**Available data**
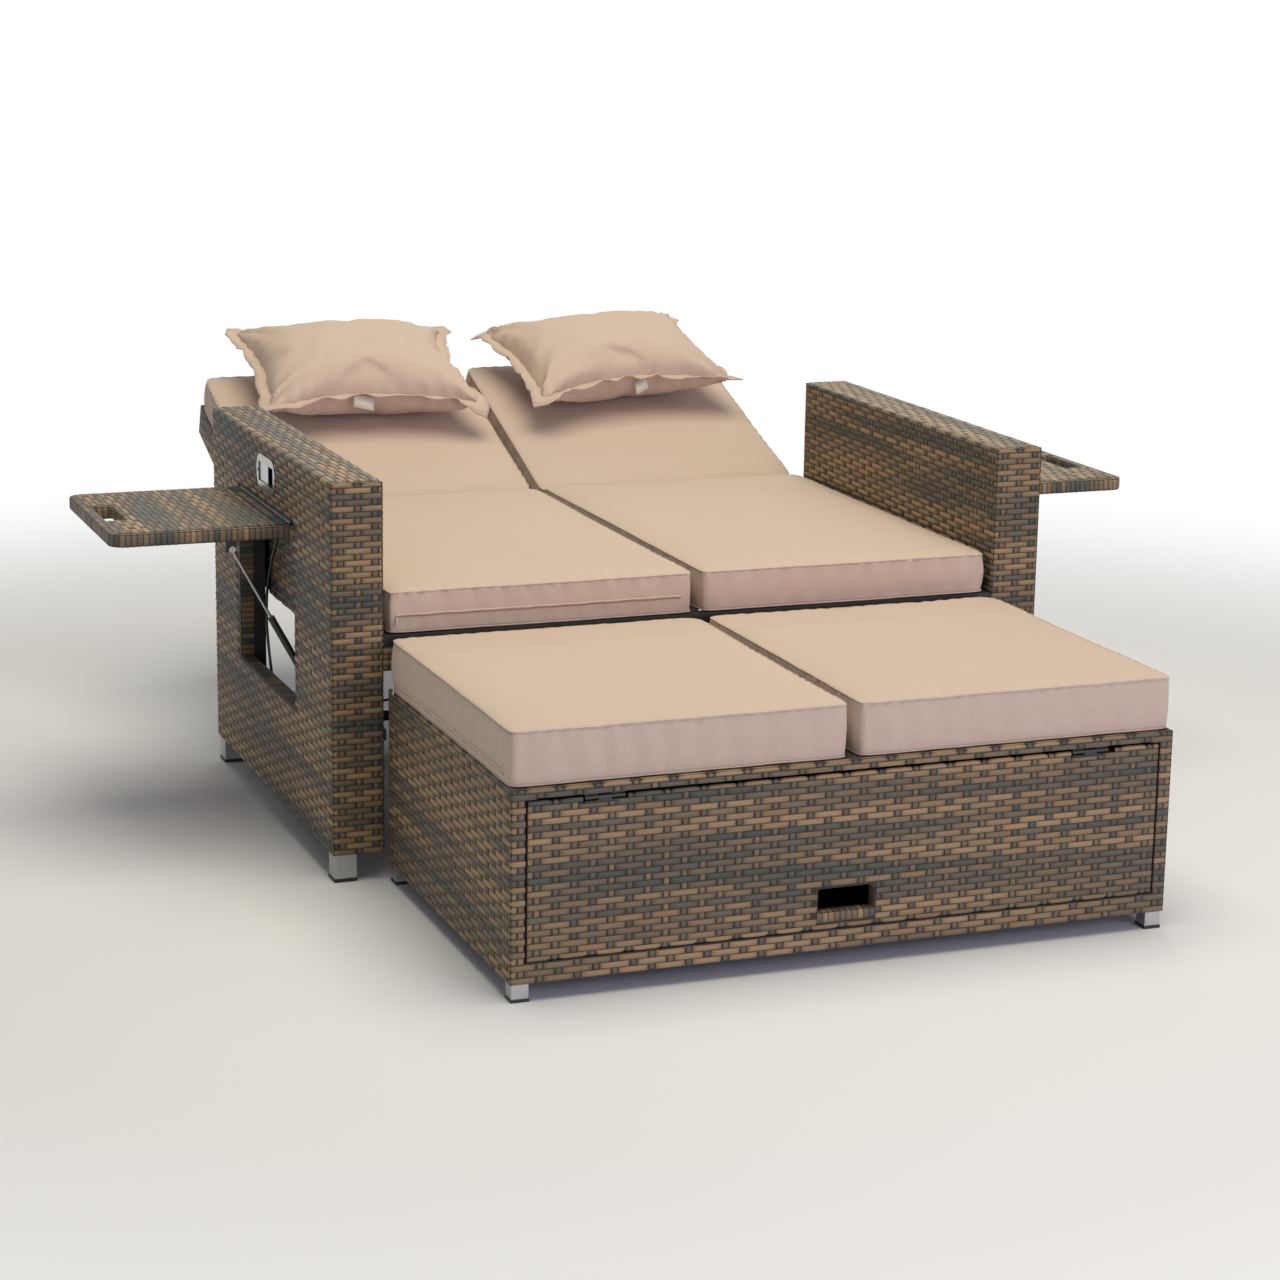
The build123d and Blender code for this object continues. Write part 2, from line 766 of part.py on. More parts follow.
def spring_bracket():
    """The plate under a back beside the gas spring's upper eye."""
    x = spring_x + spring_eye_width / 2 + contact_gap
    s = (spring_reach - spring_eye_radius * 2, spring_reach + spring_eye_radius * 2)
    with BuildPart(back_plane) as bracket:
        block((x, x + spring_eye_radius * 3), s, (panel_back - spring_plate, panel_back))
        block((x, x + spring_plate), inset(s, spring_eye_radius),
              (spring_n - spring_eye_radius, panel_back - spring_plate))
    return bracket.part


def spring_line():
    """The plane at a gas spring's foot with Z along the spring, and the spring's length."""
    head = back_plane.from_local_coords((spring_x, spring_reach, spring_n))
    foot = Vector(spring_x, spring_foot[0], spring_foot[1])
    line = head - foot
    return Plane(origin=foot, x_dir=(1, 0, 0), z_dir=line), line.length


def spring_cylinder():
    """The body of a back's locking gas spring, with its eye on the stretcher's pin."""
    place, length = spring_line()
    hollow = (spring_eye_radius * 2, spring_body_length)
    with BuildPart(place) as body:
        rod("X", 0, 0, 0, spring_eye_radius, spring_eye_width)
        block((-spring_eye_width / 2, spring_eye_width / 2),
              (-spring_eye_radius / 2, spring_eye_radius / 2), (0, spring_eye_radius * 2))
        rod("Z", 0, 0, (spring_eye_radius * 3 / 2 + spring_body_length) / 2, spring_body_radius,
            spring_body_length - spring_eye_radius * 3 / 2)
        rod("Z", 0, 0, (hollow[0] + hollow[1] - spring_guide) / 2,
            spring_body_radius - spring_rod_radius / 2, hollow[1] - spring_guide - hollow[0],
            Mode.SUBTRACT)
        rod("Z", 0, 0, spring_body_length, spring_rod_radius + running_gap, spring_guide * 3,
            Mode.SUBTRACT)
        rod("X", 0, 0, 0, spring_pin_radius + running_gap, spring_eye_width * 2, Mode.SUBTRACT)
    return body.part


def spring_rod():
    """The bright rod of a back's gas spring and its upper eye."""
    place, length = spring_line()
    travel = spring_travel()
    start = spring_body_length - travel - spring_guide * 3 / 2 - spring_rod_tail
    with BuildPart(place) as slider:
        rod("Z", 0, 0, (start + length) / 2, spring_rod_radius, length - start)
        rod("X", 0, 0, length, spring_eye_radius - contact_gap, spring_eye_width)
    return slider.part


def spring_travel():
    """How far the gas spring's rod comes out as the back rises."""
    angle = radians(rest_angle + back_travel)
    raised = (pivot[1] + spring_reach * cos(angle) - spring_n * sin(angle),
              pivot[2] + spring_reach * sin(angle) + spring_n * cos(angle))
    return hypot(raised[0] - spring_foot[0], raised[1] - spring_foot[1]) - spring_line()[1]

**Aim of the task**
Return each line of the data exactly as written above.

**Answer to this exercise**
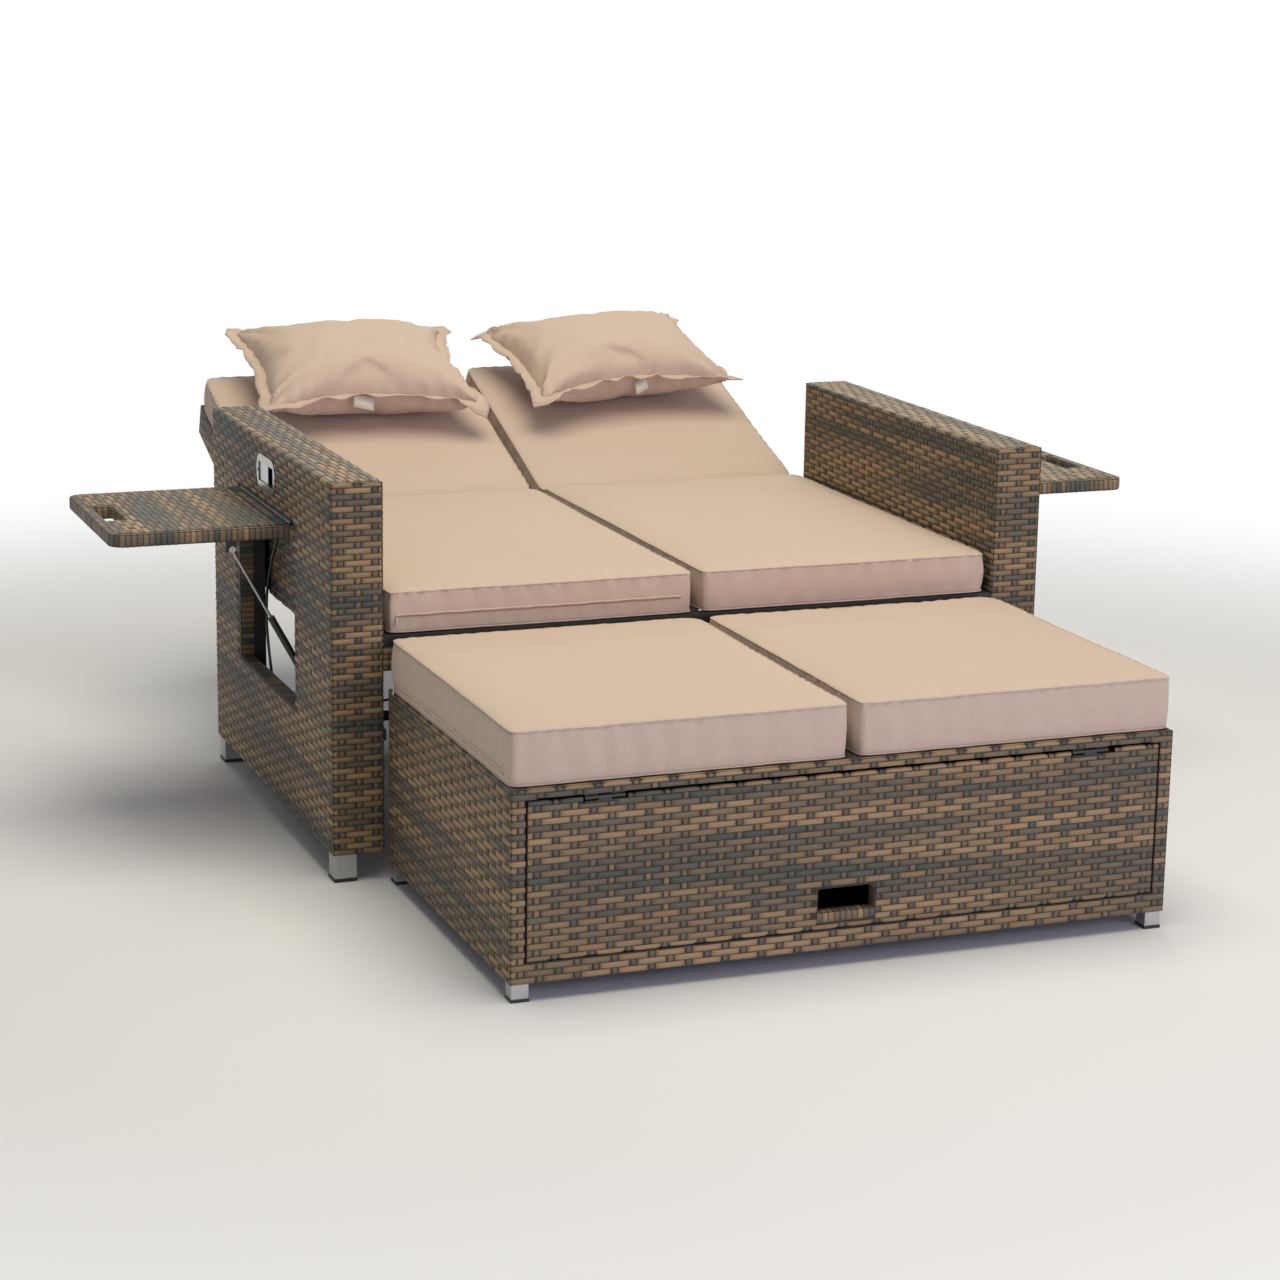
The build123d and Blender code for this object continues. Write part 2, from line 766 of part.py on. More parts follow.
def spring_bracket():
    """The plate under a back beside the gas spring's upper eye."""
    x = spring_x + spring_eye_width / 2 + contact_gap
    s = (spring_reach - spring_eye_radius * 2, spring_reach + spring_eye_radius * 2)
    with BuildPart(back_plane) as bracket:
        block((x, x + spring_eye_radius * 3), s, (panel_back - spring_plate, panel_back))
        block((x, x + spring_plate), inset(s, spring_eye_radius),
              (spring_n - spring_eye_radius, panel_back - spring_plate))
    return bracket.part


def spring_line():
    """The plane at a gas spring's foot with Z along the spring, and the spring's length."""
    head = back_plane.from_local_coords((spring_x, spring_reach, spring_n))
    foot = Vector(spring_x, spring_foot[0], spring_foot[1])
    line = head - foot
    return Plane(origin=foot, x_dir=(1, 0, 0), z_dir=line), line.length


def spring_cylinder():
    """The body of a back's locking gas spring, with its eye on the stretcher's pin."""
    place, length = spring_line()
    hollow = (spring_eye_radius * 2, spring_body_length)
    with BuildPart(place) as body:
        rod("X", 0, 0, 0, spring_eye_radius, spring_eye_width)
        block((-spring_eye_width / 2, spring_eye_width / 2),
              (-spring_eye_radius / 2, spring_eye_radius / 2), (0, spring_eye_radius * 2))
        rod("Z", 0, 0, (spring_eye_radius * 3 / 2 + spring_body_length) / 2, spring_body_radius,
            spring_body_length - spring_eye_radius * 3 / 2)
        rod("Z", 0, 0, (hollow[0] + hollow[1] - spring_guide) / 2,
            spring_body_radius - spring_rod_radius / 2, hollow[1] - spring_guide - hollow[0],
            Mode.SUBTRACT)
        rod("Z", 0, 0, spring_body_length, spring_rod_radius + running_gap, spring_guide * 3,
            Mode.SUBTRACT)
        rod("X", 0, 0, 0, spring_pin_radius + running_gap, spring_eye_width * 2, Mode.SUBTRACT)
    return body.part


def spring_rod():
    """The bright rod of a back's gas spring and its upper eye."""
    place, length = spring_line()
    travel = spring_travel()
    start = spring_body_length - travel - spring_guide * 3 / 2 - spring_rod_tail
    with BuildPart(place) as slider:
        rod("Z", 0, 0, (start + length) / 2, spring_rod_radius, length - start)
        rod("X", 0, 0, length, spring_eye_radius - contact_gap, spring_eye_width)
    return slider.part


def spring_travel():
    """How far the gas spring's rod comes out as the back rises."""
    angle = radians(rest_angle + back_travel)
    raised = (pivot[1] + spring_reach * cos(angle) - spring_n * sin(angle),
              pivot[2] + spring_reach * sin(angle) + spring_n * cos(angle))
    return hypot(raised[0] - spring_foot[0], raised[1] - spring_foot[1]) - spring_line()[1]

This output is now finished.